Shortly after, in the mid-1970s, he was thrown from his motorcycle one night, not far from his mother’s home. He had swerved to dodge a car. His right leg was barely attached below the knee. “I was in a cast for 66 weeks,” he said.
He began taking painkillers, and made regular trips to New York in the early 1980s to buy drugs for himself and to sell to others back home. He moved here about 1984. He ran out of money and landed on the Bowery in the Providence Hotel, one of what used to be many single-room-occupancy buildings for men. Mr. Foley said he does not drink or use drugs anymore, and he visits a methadone clinic on Cooper Square six days a week to curb cravings for opiates.
He has a long arrest record in New York City, mostly for possession of drugs or drug paraphernalia, and a few arrests for selling. It is unclear how many times Mr. Foley was convicted. The city’s jails held a man named John Foley with the same birth date 22 times since 1983. Mr. Foley said that number sounded low. Eighteen of the arrests involved drugs. No one with his name and date of birth is listed in state correctional records, but Mr. Foley said he served 18 months in a minimum-security prison beginning in 1984. He collects small disability checks from the government.
Along the way, in SoHo, he met Fish, the co-creator and first resident of the box.
“Fish was moving the box all over town, the poor guy,” Mr. Foley said. When Fish found his own place in Brooklyn, he gave Mr. Foley the box.
Mr. Foley wrote his name and address on the side and chained it to the pole on Broome Street. He said the police told him he could stay if he did not cause any trouble. He found a battery-powered nightlight, and slept on top of one sleeping bag and beneath another.
He read the papers and Sports Illustrated until the streets outside hushed. “The worst nights were Friday and Saturday,” he said. “You had the drunks going by. They would tease me, bang on the box. Wiseguys.”
Box living soon lost its charm.
“It’s too small for me,” he said. “To turn over, I’ve got to go through all kinds of changes.” A little leak on top let in rain. “It’s like Chinese torture.”
Hot nights were brutal. “In the summer, it was a sweatbox,” he said. One day, his buddy Mike mistakenly unchained the box from the pole while Mr. Foley was asleep inside, and it rolled off the curb.
“A car comes along and sideswipes the box. He thought it was cardboard,” Mr. Foley said. He clambered out. “I must have looked like the abominable snowman. He took off. I was aggravated.

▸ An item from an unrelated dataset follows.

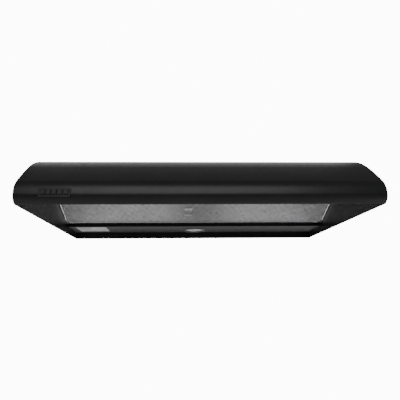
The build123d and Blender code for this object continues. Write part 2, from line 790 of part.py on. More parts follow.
flap_half = 124.5
with BuildPart() as damper_flap:
    rod(spot(-flap_half, flap_hinge, flap_rise), (1, 0, 0), hinge_radius + 1.1, 2 * flap_half)
    block((-flap_half, flap_half), (duct_front + 2.6, flap_hinge), (flap_rise - 0.4, flap_rise + 0.4))
    for x in (-62, 62):
        block((x - 5, x + 5), (duct_front + 12, flap_hinge - 4), (flap_rise + 0.4, flap_rise + 1.2))
    rod(
        spot(-flap_half - 1, flap_hinge, flap_rise),
        (1, 0, 0),
        hinge_radius + 0.06,
        2 * flap_half + 2,
        mode=Mode.SUBTRACT,
    )
    for x in (-75, 0, 75):
        block(
            (x - 15, x + 15),
            (flap_hinge - 3.2, flap_hinge + 4),
            (flap_rise - 4, flap_rise + 4),
            mode=Mode.SUBTRACT,
        )
damper_flap.part.label = "damper_flap"
export_step(damper_flap.part, "parts/damper_flap.step")

with BuildPart() as damper_rod:
    rod(spot(-duct_width / 2 - 2, flap_hinge, flap_rise), (1, 0, 0), hinge_radius, duct_width + 4)
    for x in (-duct_width / 2 - 2, duct_width / 2 + 0.8):
        rod(spot(x, flap_hinge, flap_rise), (1, 0, 0), hinge_radius + 0.8, 1.2)
damper_rod.part.label = "damper_rod"
export_step(damper_rod.part, "parts/damper_rod.step")

# ---- push buttons and switch --------------------------------------------------------

button_places = [switch_x + button_pitch * (n - 2) for n in range(len(button_names))]
well_half = 3.2

with BuildPart() as control_bezel:
    block((switch_x - 32, switch_x + 32), (-1.8, 3), (switch_rise - 9.5, switch_rise + 9.5))
    fillet(control_bezel.edges().filter_by(Axis.Y), 3)
    fillet(control_bezel.faces().sort_by(Axis.Y)[0].edges(), 0.8)
    with BuildSketch(Plane.YZ.offset(switch_x - 33)):
        add(side_face(-0.05))
    extrude(amount=66, mode=Mode.SUBTRACT)
    block((switch_x - 29, switch_x + 29), (-1, 7), (switch_rise - 7.2, switch_rise + 7.2))
    for x in button_places:
        block(
            (x - button_width / 2 - button_gap, x + button_width / 2 + button_gap),
            (-5, 9),
            (switch_rise - button_height / 2 - button_gap, switch_rise + button_height / 2 + button_gap),
            mode=Mode.SUBTRACT,
        )
control_bezel.part.label = "control_bezel"
export_step(control_bezel.part, "parts/control_bezel.step")

for x, name in zip(button_places, button_names):
    with BuildPart() as button:
        block(
            (x - button_width / 2, x + button_width / 2),
            (button_front, 7.6),
            (switch_rise - button_height / 2, switch_rise + button_height / 2),
        )
        fillet(button.edges().filter_by(Axis.Y), 1.2)
        fillet(button.faces().sort_by(Axis.Y)[0].edges(), 0.9)
        block((x - 5.3, x + 5.3), (7.4, 8.6), (switch_rise - 6.2, switch_rise + 6.2))
        block((x - 2.6, x + 2.6), (8.6, 18), (switch_rise - 2.6, switch_rise + 2.6))
    button.part.label = name
    export_step(button.part, f"parts/{name}.step")

with BuildPart() as switch_body:
    block((switch_x - 30, switch_x + 30), (13, 33), (switch_rise - 8, switch_rise + 8))
    fillet(switch_body.edges().filter_by(Axis.Y), 1.5)
    for x in button_places:
        block(
            (x - well_half, x + well_half),
            (12, 23),
            (switch_rise - well_half, switch_rise + well_half),
            mode=Mode.SUBTRACT,
        )
switch_body.part.label = "switch_body"
export_step(switch_body.part, "parts/switch_body.step")

with BuildPart() as switch_terminals:
    for x in button_places:
        block((x - 2.4, x + 2.4), (33, 37.5), (switch_rise - 0.4, switch_rise + 0.4))
        drill(spot(x, 35.5, switch_rise), (0, 0, 1), 0.9)
switch_terminals.part.label = "switch_terminals"
export_step(switch_terminals.part, "parts/switch_terminals.step")

cover_back = 41.0
cover_top = 58.0
cover_floor = 9.5
cover_half = 38.0
with BuildPart() as switch_cover:
    block((switch_x - cover_half, switch_x + cover_half), (2, cover_back), (cover_floor, cover_top))
    block(
        (switch_x - cover_half + sheet, switch_x + cover_half - sheet),
        (1, cover_back - sheet),
        (cover_floor + sheet, cover_top - sheet),
        mode=Mode.SUBTRACT,
    )
    with BuildSketch(Plane.YZ.offset(switch_x - cover_half)):
        add(side_face(sheet + 0.05))
    extrude(amount=2 * cover_half, mode=Mode.INTERSECT)
    drill(spot(lead_x, cover_back, 46), (0, 1, 0), grommet_radius)
switch_cover.part.label = "switch_cover"
export_step(switch_cover.part, "parts/switch_cover.step")

bracket_wall = cover_half - sheet
bracket_grip = 30.1
with BuildPart() as switch_bracket:
    bracket_x = (switch_x - bracket_wall, switch_x + bracket_wall)
    block(bracket_x, (12, 33), (switch_rise + 8.1, switch_rise + 9.1))
    for side in (-1, 1):
        wall_x = sorted((switch_x + side * (bracket_wall - sheet), switch_x + side * bracket_wall))
        grip_x = sorted((switch_x + side * bracket_grip, switch_x + side * (bracket_grip + sheet)))
        block(wall_x, (12, 33), (switch_rise - 8, switch_rise + 9.1))
        block(grip_x, (14, 31), (switch_rise - 8, switch_rise + 9.1))
switch_bracket.part.label = "switch_bracket"
export_step(switch_bracket.part, "parts/switch_bracket.step")

# ---- wiring box ---------------------------------------------------------------------

ground_x = -180.0
ground_behind = 435.0
ground_radius = 1.9

with BuildPart() as wiring_box:
    block((box_left, box_right), (box_front, box_back), (box_rise, height - sheet))
    block(
        (box_left + sheet, box_right - sheet),
        (box_front - 1, box_back - sheet),
        (box_rise + sheet, height),
        mode=Mode.SUBTRACT,
    )
    for side, edge in ((-1, box_left), (1, box_right)):
        lip_x = sorted((edge - side * 0.5, edge - side * 10))
        ear_x = sorted((edge - side * 0.5, edge + side * 12))
        block(lip_x, (box_front, box_front + sheet), (box_rise + sheet, height - sheet))
        block(ear_x, (box_front + 5, box_back - 5), (collar_under, collar_under + sheet))
    drill(spot(box_left, wiring_behind, lead_pass - 2), (1, 0, 0), grommet_radius)
    drill(spot(wiring_x, wiring_behind, box_rise), (0, 0, 1), grommet_radius)
    drill(spot(ground_x, ground_behind, box_rise), (0, 0, 1), ground_radius + screw_clearance)
    for seat in box_top_screws:
        drill(seat, (0, 0, 1), screw_radius + screw_clearance)
    for seat in box_cover_screws:
        drill(seat, (0, 1, 0), screw_radius + screw_clearance)
wiring_box.part.label = "wiring_box"
export_step(wiring_box.part, "parts/wiring_box.step")

box_lead_x = -183.0
with BuildPart() as wiring_box_cover:
    block((box_left, box_right), (box_front - sheet, box_front), (box_rise - sheet, height - sheet))
    block((box_left, box_right), (box_front - sheet, box_front + 12), (box_rise - sheet, box_rise))
    drill(spot(box_lead_x, box_front, motor_lead_rise), (0, 1, 0), grommet_radius)
    for seat in box_cover_screws:
        drill(seat, (0, 1, 0), screw_radius + screw_clearance)
wiring_box_cover.part.label = "wiring_box_cover"
export_step(wiring_box_cover.part, "parts/wiring_box_cover.step")

with BuildPart() as terminal_block:
    block((-243, -223), (425, 447), (box_rise + sheet, box_rise + sheet + 11))
    for y in (429, 436, 443):
        drill(spot(-233, y, box_rise + 8), (1, 0, 0), 1.6, 30)
    chamfer(terminal_block.edges().group_by(Axis.Z)[-1], 1)
terminal_block.part.label = "terminal_block"
export_step(terminal_block.part, "parts/terminal_block.step")

with BuildPart() as ground_screw:
    rod(spot(ground_x, ground_behind, box_rise - 3), (0, 0, 1), ground_radius, 4.5)
    with BuildSketch(Plane.XY.offset(bottom_z + box_rise + sheet)):
        with Locations(spot(ground_x, ground_behind, 0)[:2]):
            RegularPolygon(4.2, 6)
    extrude(amount=2.6)
    with Locations(spot(ground_x, ground_behind, box_rise + sheet + 2.6)):
        Box(6, 0.9, 1.6, mode=Mode.SUBTRACT)
ground_screw.part.label = "ground_screw"
export_step(ground_screw.part, "parts/ground_screw.step")

# ---- leads, grommets and clips ------------------------------------------------------


def run_radii(points):
    """Bend radii for a lead: 0.45 of the shorter run beside each corner, over its turn."""
    radii = []
    for before, here, after in zip(points, points[1:], points[2:]):
        first = Vector(here) - Vector(before)
        second = Vector(after) - Vector(here)
        half_turn = radians(first.get_angle(second)) / 2
        radii.append(0.45 * min(first.length, second.length) / tan(half_turn))
    return radii


lead_routes = {
    "switch_lead": [
        spot(lead_x, cover_back, 46),
        spot(lead_x, 62, 46),
        spot(lead_x, 100, 96),
        spot(lead_x, 140, 129),
        spot(lead_x, 168, lead_pass),
        spot(lead_x, 240, lead_pass),
        spot(lead_x, 330, lead_pass - 0.6),
        spot(lead_x + 6, 385, lead_pass - 1),
        spot(lead_x + 26, 410, lead_pass - 2),
        spot(box_left, 410, lead_pass - 2),
    ],
    "motor_lead": [
        spot(box_lead_x, box_front - sheet, motor_lead_rise),
        spot(box_lead_x, 340, motor_lead_rise),
        spot(box_lead_x + 26, 318, motor_lead_rise - 5),
        spot(box_lead_x + 80, 312, motor_lead_rise - 8),
        spot(-50, 310, motor_lead_rise - 8),
        spot(4, 312, motor_lead_rise - 3),
        spot(motor_lead_x, 324, motor_lead_rise),
        spot(motor_lead_x, 351, motor_lead_rise),
    ],
    "lamp_lead": [
        spot(wiring_x, wiring_behind, box_rise + sheet),
        spot(wiring_x, wiring_behind, 58),
        spot(wiring_x + 16, wiring_behind, 28),
        spot(wiring_x + 55, wiring_behind, 21.9),
        spot(-95, wiring_behind, 21.9),
        spot(-52, wiring_behind, 24),
        spot(-34, wiring_behind, 39),
        spot(-12, wiring_behind, 39),
    ],
}
for name, points in lead_routes.items():
    bends = run_radii(points)
    with BuildPart() as lead:
        with BuildLine() as route:
            FilletPolyline(*points, radius=bends)
        with BuildSketch(Plane(origin=points[0], z_dir=route.line % 0)):
            Circle(lead_radius)
        sweep()
    lead.part.label = name
    export_step(lead.part, f"parts/{name}.step")
    length = sum(run.length for run in route.edges())
    ratio = lead.part.volume / (pi * lead_radius**2 * length)
    print(name, "length", round(length), "bend radii", [round(bend, 1) for bend in bends])
    print(name, "volume over section times length", round(ratio, 3))

with BuildPart() as grommet_form:
    Cylinder(grommet_radius - 0.05, 4.8)
    with Locations((0, 0, -1.5), (0, 0, 1.5)):
        Cylinder(grommet_radius + 1.6, 1.8)
    fillet(grommet_form.edges().filter_by(GeomType.CIRCLE).group_by(Axis.Z)[-1], 0.4)
    Cylinder(lead_radius + 0.05, 9, mode=Mode.SUBTRACT)
grommet_places = [
    Plane(origin=spot(lead_x, cover_back - 0.5, 46), z_dir=(0, 1, 0)),
    Plane(origin=spot(lead_x, channel_behind + 0.5, lead_pass), z_dir=(0, 1, 0)),
    Plane(origin=spot(box_left + 0.5, wiring_behind, lead_pass - 2), z_dir=(1, 0, 0)),
    Plane(origin=spot(box_lead_x, box_front - 0.5, motor_lead_rise), z_dir=(0, -1, 0)),
    Plane(origin=spot(wiring_x, wiring_behind, box_rise + 0.5), z_dir=(0, 0, -1)),
]
with BuildPart() as lead_grommets:
    with Locations(*grommet_places):
        add(grommet_form.part)
lead_grommets.part.label = "lead_grommets"
export_step(lead_grommets.part, "parts/lead_grommets.step")

clip_behind = 290.0
clip_half = 4.0
clip_axis_rise = lead_pass - 0.2
with BuildPart() as lead_clips:
    clip_y = (clip_behind - clip_half, clip_behind + clip_half)
    rod(spot(lead_x, clip_y[0], clip_axis_rise), (0, 1, 0), lead_radius + 1.3, 2 * clip_half)
    block((lead_x - 2.6, lead_x + 14), clip_y, (height - 2.2, height - sheet))
    block((lead_x - 2.6, lead_x + 2.6), clip_y, (lead_pass, height - sheet))
    rod(
        spot(lead_x, clip_y[0] - 2, clip_axis_rise),
        (0, 1, 0),
        lead_radius + 0.35,
        2 * clip_half + 4,
        mode=Mode.SUBTRACT,
    )
lead_clips.part.label = "lead_clips"
export_step(lead_clips.part, "parts/lead_clips.step")

# ---- sheet-metal screws -------------------------------------------------------------

with BuildPart() as screw_form:
    Cylinder(screw_radius, 2.9, align=(Align.CENTER, Align.CENTER, Align.MIN))
    Cylinder(4.0, 0.7, align=(Align.CENTER, Align.CENTER, Align.MAX))
    with BuildSketch(Plane.XY.offset(-0.7)):
        RegularPolygon(3.3, 6)
    extrude(amount=-1.9)
    with Locations((0, 0, -2.6)):
        Box(5, 0.8, 1.6, mode=Mode.SUBTRACT)

screw_planes = [Plane(origin=seat, z_dir=(0, 0, 1)) for seat in top_screws]
screw_planes += [Plane(origin=seat, z_dir=(0, 1, 0)) for seat in box_cover_screws]
screw_planes += [
    Plane(origin=spot(0, axle_behind, 44), z_dir=(0, 0, 1)),
    Plane(origin=spot(0, 334, axle_rise), z_dir=(0, 1, 0)),
    Plane(origin=spot(0, duct_back + sheet, axle_rise + 8), z_dir=(0, -1, 0)),
]
with BuildPart() as sheet_screws:
    with Locations(*screw_planes):
        add(screw_form.part)
sheet_screws.part.label = "sheet_screws"
export_step(sheet_screws.part, "parts/sheet_screws.step")
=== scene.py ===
"""Under cabinet range hood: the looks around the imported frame.

Metres. +X across, -Y towards the cook, +Z up, origin on the top face between the cabinet screws.
"""

import json
import math

import bmesh
import bpy
import numpy as np
from mathutils import Matrix, Vector


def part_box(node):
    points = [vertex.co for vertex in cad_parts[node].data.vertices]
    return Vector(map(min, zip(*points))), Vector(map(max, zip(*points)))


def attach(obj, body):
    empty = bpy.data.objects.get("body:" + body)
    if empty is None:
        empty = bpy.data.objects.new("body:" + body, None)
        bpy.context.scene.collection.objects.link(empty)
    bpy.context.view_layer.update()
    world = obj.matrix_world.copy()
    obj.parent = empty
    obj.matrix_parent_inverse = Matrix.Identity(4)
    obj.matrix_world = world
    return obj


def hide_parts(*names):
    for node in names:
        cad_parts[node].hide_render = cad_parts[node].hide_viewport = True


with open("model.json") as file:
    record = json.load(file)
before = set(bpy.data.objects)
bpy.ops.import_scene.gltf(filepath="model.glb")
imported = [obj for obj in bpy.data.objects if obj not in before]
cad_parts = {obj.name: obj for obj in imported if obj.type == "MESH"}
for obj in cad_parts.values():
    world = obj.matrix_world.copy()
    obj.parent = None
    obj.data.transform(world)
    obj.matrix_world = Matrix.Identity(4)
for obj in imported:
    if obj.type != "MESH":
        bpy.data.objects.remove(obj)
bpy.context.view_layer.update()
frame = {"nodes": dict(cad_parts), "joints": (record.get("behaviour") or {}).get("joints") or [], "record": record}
scene = bpy.context.scene
MM = 0.001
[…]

My Irish come up.”
Finally, there was the simple, quiet shame of the thing.
“It carries a stigma,” he said. “ ‘Oh, you sleep in a box, John?’ ” His sisters found out: “They hate it.” His buddy Mike likes to joke: “God forbid he ever dies in the thing, he’d be all ready for potter’s field.”
Then, about three weeks ago, a neighborhood acquaintance made Mr. Foley an offer: a small bedroom in a small apartment as his roommate on Elizabeth Street, around the corner from the box, for $300 a month. Mr. Foley accepted.
One would imagine that his life would be drastically and happily transformed, but apartment life, too, has been less than perfect. The four flights of stairs are tough on his bad leg. Unwelcome surprises surface.
One recent day, Mr. Foley turned the faucet in the tub of his little bathroom, and the fixture popped out of the wall, spraying water. He cursed and dug a screwdriver out of a toolbox in a little closet, to no avail. He did not know that the water was also spraying behind the wall, flowing into apartments and hallways below his.
Firefighters came knocking. Four firemen and a lieutenant crowded into the tiny bedroom, facing Mr. Foley.
“These old buildings,” the lieutenant said, and gave the order to shut off the water main for the entire property.
“I never had a water problem in my box,” Mr. Foley mused. “I come out of the box and don’t you know, I’m in water up to my knees.”
He said he sometimes misses the simplicity of the box, where he still keeps some belongings and visits most days. But passing by last week, he discovered that he had accidentally left the key, and someone had opened the box and rooted around inside.
“That makes it final,” Mr. Foley said, angry at himself. “The box is going.”
He said at least three other men want it. He made an offer: For $20, it’s yours. Just roll it away.